I did some solid, internal fretting for a good fifteen minutes.
And then I looked around our room, which we had only inhabited for a couple of days but was already starting to look so much like us - the stacks of books, the scattered coffee mugs, the empty champagne bottle, the weird jar of coconut oil we use as toothpaste. Simple, everyday stuff.
And I realized there was so much ordinariness this year, in the midst of boredom and sometimes chaos. I didn't have a steady job for most of the year; Trevor worked two. It was confusing and hard at times, and we didn't have a lot of room to take epic leaps and bounds in our marriage. We had maybe two hours on a Monday afternoon.
So maybe this year was mostly about staying sane and still liking each other. Maybe the grace that spurred us on was in the repetition of just doing the next right thing. Giving back rubs after a long day, making each other those boring old scrambled eggs every morning. Coffee with our friend Brittany every Tuesday, who made us laugh and taught us the pure joy that comes in walking with the Lord. The afternoons at the park, me on my unicycle, him running beside me, high-fiving each other every once in a while, a silent acknowledgement that we probably looked like a couple of circus freaks.
The dinners made together, the Target trips, redbox.
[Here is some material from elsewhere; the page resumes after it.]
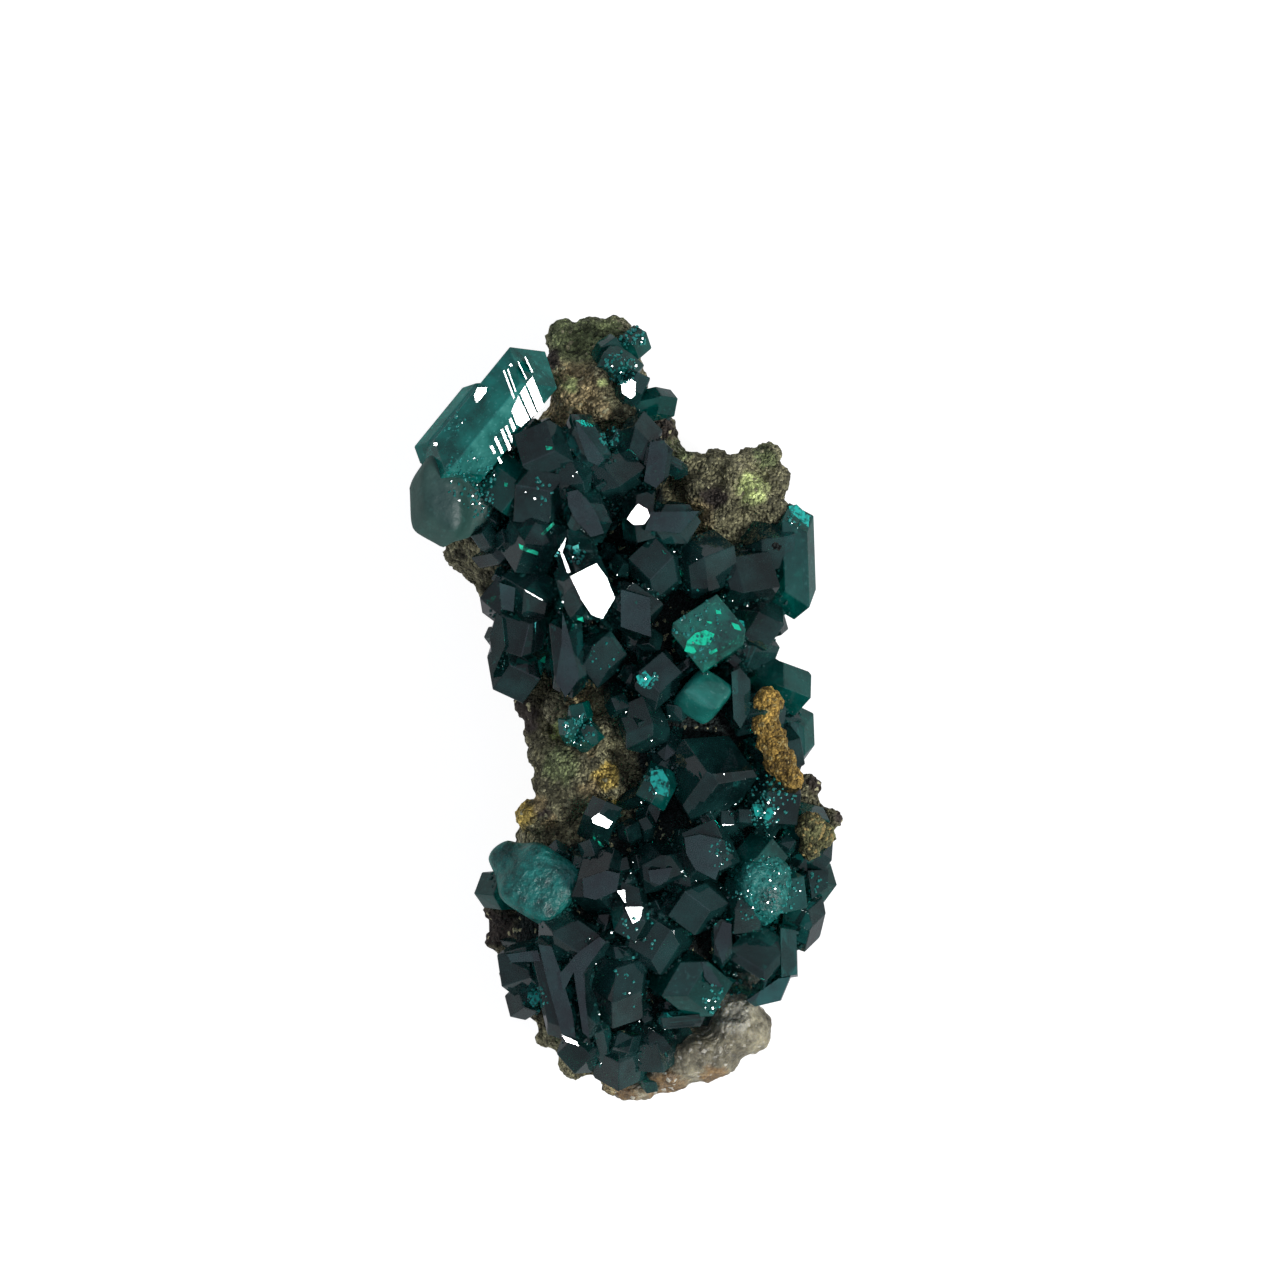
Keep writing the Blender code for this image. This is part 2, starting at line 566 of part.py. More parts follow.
def make_matrix(parts, cutters):
    """The rock: body and nodules under one skin, knobbly, cut flat underneath."""
    rock = object_from(lump_mesh(rock_lumps()), "matrix", parts)
    melt_together(rock, ROCK_VOXEL)
    roughen(rock, ROCK_RELIEF, ROCK_GRAIN)
    thin_out(rock, ROCK_TRIANGLES)
    cut_base(rock, cutters)
    keep_largest_piece(rock)
    rock.data.materials.append(new_material("limonite_rock", (0.085, 0.068, 0.035), 0.9))
    return rock


def fused_crystals(crystals, name, parts, cutters, swell=0.0):
    """Crystals that have grown into each other, joined in one solid."""
    group = new_collection(name + "_crystals")
    for number, crystal in enumerate(crystals[1:]):
        object_from(crystal_mesh(crystal, swell), f"{name}_crystal_{number:03d}", group, cutter=True)
    cluster = object_from(crystal_mesh(crystals[0], swell), name, parts, cutter=parts is cutters)
    boolean(cluster, "UNION", group)
    return cluster


def crust_outline(cutters):
    """The crust's edge as an upright block, drawn in by the bed's inset."""
    curve = bpy.data.curves.new("crust_outline", "CURVE")
    curve.dimensions = "2D"
    curve.fill_mode = "BOTH"
    curve.extrude = (BED_HIGHEST - BED_LOWEST) / 2 * MM
    curve.offset = -BED_INSET * MM
    spline = curve.splines.new("POLY")
    spline.points.add(len(CRUST_EDGE) - 1)
    spline.use_cyclic_u = True
    for point, (x, y) in zip(spline.points, CRUST_EDGE):
        point.co = (x * MM, y * MM, 0, 1)
    drawn = bpy.data.objects.new("crust_outline", curve)
    cutters.objects.link(drawn)
    drawn.location.z = (BED_HIGHEST + BED_LOWEST) / 2 * MM
    graph = bpy.context.evaluated_depsgraph_get()
    graph.update()
    bm = bmesh.new()
    bm.from_mesh(bpy.data.meshes.new_from_object(drawn.evaluated_get(graph)))
    bmesh.ops.remove_doubles(bm, verts=bm.verts, dist=0.001 * MM)
    block = object_from(bm, "crust_block", cutters, cutter=True)
    block.location = drawn.location
    bpy.data.objects.remove(drawn)
    return block


def skin_over(lumps, swell, name, cutters):
    """A plain closed skin over lumps, swollen by some room."""
    skin = object_from(lump_mesh(lumps, swell), name, cutters, cutter=True)
    melt_together(skin, ROCK_VOXEL)
    thin_out(skin, ROOM_TRIANGLES)
    return skin


def make_crust(parts, cutters, material):
    """The crystal crust on its bed, cut free of the rock and of the calcite underneath it."""
    crystals = listed_crystals() + fill_crystals() + flank_crystals()
    crust = fused_crystals(crystals, "dioptase_crust", parts, cutters)
    bed = skin_over(BODY_LUMPS, BED_THICKNESS, "bed", cutters)
    boolean(bed, "INTERSECT", crust_outline(cutters))
    boolean(crust, "UNION", bed)
    boolean(crust, "DIFFERENCE", skin_over(rock_lumps(), GROWTH_GAP, "rock_room", cutters))
    boolean(crust, "DIFFERENCE", skin_over(CALCITE_LUMPS, GROWTH_GAP, "calcite_room", cutters))
    keep_largest_piece(crust)
    give_material(crust, material)
    return crust


def give_material(thing, material):
    """The object's one material."""
    thing.data.materials.clear()
    thing.data.materials.append(material)


def make_waist_druse(parts, cutters, material):
    """A tuft of small crystals on the bare rock at the waist."""
    druse = fused_crystals(WAIST_DRUSE, "dioptase_waist_druse", parts, cutters)
    boolean(druse, "DIFFERENCE", bpy.data.objects["rock_room"])
    keep_largest_piece(druse)
    give_material(druse, material)


def make_calcite(parts, cutters):
    """The pale granular mass at the lower right end, cut free of the rock."""
    calcite = object_from(lump_mesh(CALCITE_LUMPS), "calcite", parts)
    melt_together(calcite, CALCITE_VOXEL)
    roughen(calcite, CALCITE_RELIEF, CALCITE_GRAIN)
    thin_out(calcite, CALCITE_TRIANGLES)
    boolean(calcite, "DIFFERENCE", bpy.data.objects["rock_room"])
    cut_base(calcite, cutters)
    keep_largest_piece(calcite)
    give_material(calcite, new_material("calcite_grey", (0.50, 0.47, 0.40), 0.55))


def make_ochre(name, spots, parts, cutters, material):
    """An earthy coating, flat lumps under one skin, that follows the crystals it lies on."""
    lumps = [Lump(x, y, z, r, r, thick) for x, y, z, r, thick in spots]
    coat = object_from(lump_mesh(lumps), name, parts)
    melt_together(coat, OCHRE_VOXEL)
    roughen(coat, OCHRE_RELIEF, OCHRE_GRAIN)
    thin_out(coat, OCHRE_TRIANGLES)
    near = [
        crystal for crystal in listed_crystals() + fill_crystals() + flank_crystals()
        if any(math.hypot(crystal.x - lump.x, crystal.y - lump.y) < OCHRE_NEAR for lump in lumps)
    ]
    boolean(coat, "DIFFERENCE", fused_crystals(near, name + "_room", cutters, cutters, GROWTH_GAP))
    keep_largest_piece(coat)
    give_material(coat, material)


def main():
    """Build the specimen, the rock first, because the others are cut free of it."""
    clear_scene()
    parts = new_collection("dioptase_specimen")
    cutters = new_collection("cutters")
    gem = new_material("dioptase_green", (0.0, 0.16, 0.11), 0.05, transmission=1.0)
    ochre = new_material("ochre_earth", (0.34, 0.16, 0.035), 0.95)
    make_matrix(parts, cutters)
    make_crust(parts, cutters, gem)
    make_waist_druse(parts, cutters, gem)
    make_calcite(parts, cutters)
    make_ochre("ochre_patch_upper", OCHRE_UPPER, parts, cutters, ochre)
    make_ochre("ochre_patch_lower", OCHRE_LOWER, parts, cutters, ochre)


main()
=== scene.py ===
# %% [markdown]
# # A dioptase specimen in Blender
# Dioptase is a green copper silicate. On this specimen its six-sided crystals crowd over a lump of brown,
# earthy rock, with a pale mass of calcite at one end. The specimen lies on its back, and the camera looks
# straight down. The solid model has already been packed to real size, so this lesson only dresses it: finer
# crystals, worn edges, grainy rock, and the clear and cloudy materials that make a gem look like a gem.

# %% Load the frame
import math
import random
from collections import namedtuple

import bpy
from mathutils import Matrix, Vector, noise
from mathutils.bvhtree import BVHTree


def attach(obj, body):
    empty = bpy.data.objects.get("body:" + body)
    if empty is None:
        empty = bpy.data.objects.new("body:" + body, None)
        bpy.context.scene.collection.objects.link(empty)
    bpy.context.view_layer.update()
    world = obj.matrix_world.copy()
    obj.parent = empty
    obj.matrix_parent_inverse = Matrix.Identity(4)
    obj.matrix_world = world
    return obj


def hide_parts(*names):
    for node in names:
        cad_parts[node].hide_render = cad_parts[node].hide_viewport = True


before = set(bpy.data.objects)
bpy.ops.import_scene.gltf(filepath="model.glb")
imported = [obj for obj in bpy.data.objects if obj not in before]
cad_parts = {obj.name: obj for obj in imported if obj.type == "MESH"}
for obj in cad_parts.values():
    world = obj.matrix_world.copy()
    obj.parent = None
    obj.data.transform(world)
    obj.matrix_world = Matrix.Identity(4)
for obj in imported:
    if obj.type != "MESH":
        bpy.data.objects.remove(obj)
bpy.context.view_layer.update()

MM = 0.001

# %% [markdown]
# ## The view
# A mineral photograph is taken with a long lens, so that near and far crystals keep the same scale. The
# camera looks straight down on the specimen. At 400 mm from the crystals a 225 mm lens sees 64 mm from side
# to side, so one pixel of the 1280 pixel picture is 0.05 mm, and places can be measured on the picture with
# a plain rule of three.

# %% Camera
scene = bpy.context.scene
PICTURE_SIDE = 1280
PIXEL = 0.05
PICTURE_CENTRE = (0.425, 3.65)
CRYSTAL_HEIGHT = 8.0
CAMERA_DISTANCE = 400.0
NEAREST_SEEN = 10.0
SENSOR_WIDTH = 36.0


def from_picture(px, py):
    """Millimetres in the specimen's frame for a pixel of the picture."""
    half = PICTURE_SIDE / 2
    return PICTURE_CENTRE[0] + (px - half) * PIXEL, PICTURE_CENTRE[1] - (py - half) * PIXEL


camera_data = bpy.data.cameras.new("camera")
camera_data.sensor_width = SENSOR_WIDTH
camera_data.lens = SENSOR_WIDTH * CAMERA_DISTANCE / (PICTURE_SIDE * PIXEL)
camera_data.clip_start = NEAREST_SEEN * MM
camera = bpy.data.objects.new("camera", camera_data)
scene.collection.objects.link(camera)
camera.location = Vector((*PICTURE_CENTRE, CRYSTAL_HEIGHT + CAMERA_DISTANCE)) * MM
scene.camera = camera
scene.view_settings.view_transform = "Standard"
print("lens", camera_data.lens, "mm")

# %% [markdown]
# ## The light
# Clear stones show what is around them. Here that is a dim grey tent. It is dimmest where the slopes of the
# crystals look, so they stay nearly black, and a little brighter straight overhead, so a face that points
# at the camera mirrors a calm grey. One bright soft box stands high up to the lower right. A face mirrors
# it only if its normal lies halfway between the camera and the box, and such a face turns pure white. That
# normal is called GLINT. The box's place is worked out from it, because some crystals are turned to it on
# purpose.

# %% Tent and soft box
GLINT = Vector((0.352, -0.203, 0.914)).normalized()
TENT_STRENGTH = 1.0
TENT_STEPS = (
    # height, from 0 straight below over 0.5 at the horizon to 1 straight above, and colour
    (0.0, (0.32, 0.32, 0.34)), (0.5, (0.36, 0.36, 0.38)), (0.6, (0.30, 0.31, 0.33)),
    (0.72, (0.23, 0.24, 0.27)), (0.90, (0.25, 0.26, 0.30)), (0.96, (0.40, 0.42, 0.52)),
    (1.0, (0.44, 0.46, 0.57)),
)
BOX_DISTANCE = 400.0
BOX_SIDE = 84.0
BOX_RADIANCE = 45.0


def add_node(tree, kind, **values):
    """A new shader node. Capitalised names set its inputs, the other names its settings."""
    node = tree.nodes.new("ShaderNode" + kind)
    for name, value in values.items():
        if name[0].isupper():
            node.inputs[name.replace("_", " ")].default_value = value
        else:
            setattr(node, name, value)
    return node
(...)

Him jumping my car every time my battery died, me waving my hands around like a demented old woman and acting like I had no clue how this could have happened, again. Dinners with friends. White sheets and road trips and the farmer's market. Avocados.
I bet a thousand little things happened that grew us and shifted our marriage and edged us a little bit closer to Christ. Like those moments that seem so ordinary - lunches in the cafeteria - until you look back ten years later and suddenly that part of your life looks like a freakin' Russian novel, each detail and character rushing the story forward to a dramatic conclusion you simply couldn't have seen at the time.
Maybe it's not for us to know, now. Maybe it's enough to trust God with the big stuff and to keep on keepin' on in our little appointed tasks. Maybe I'll go ahead and throw the chicken in the oven for him, before he comes home, and ask God for another year of love, of grace.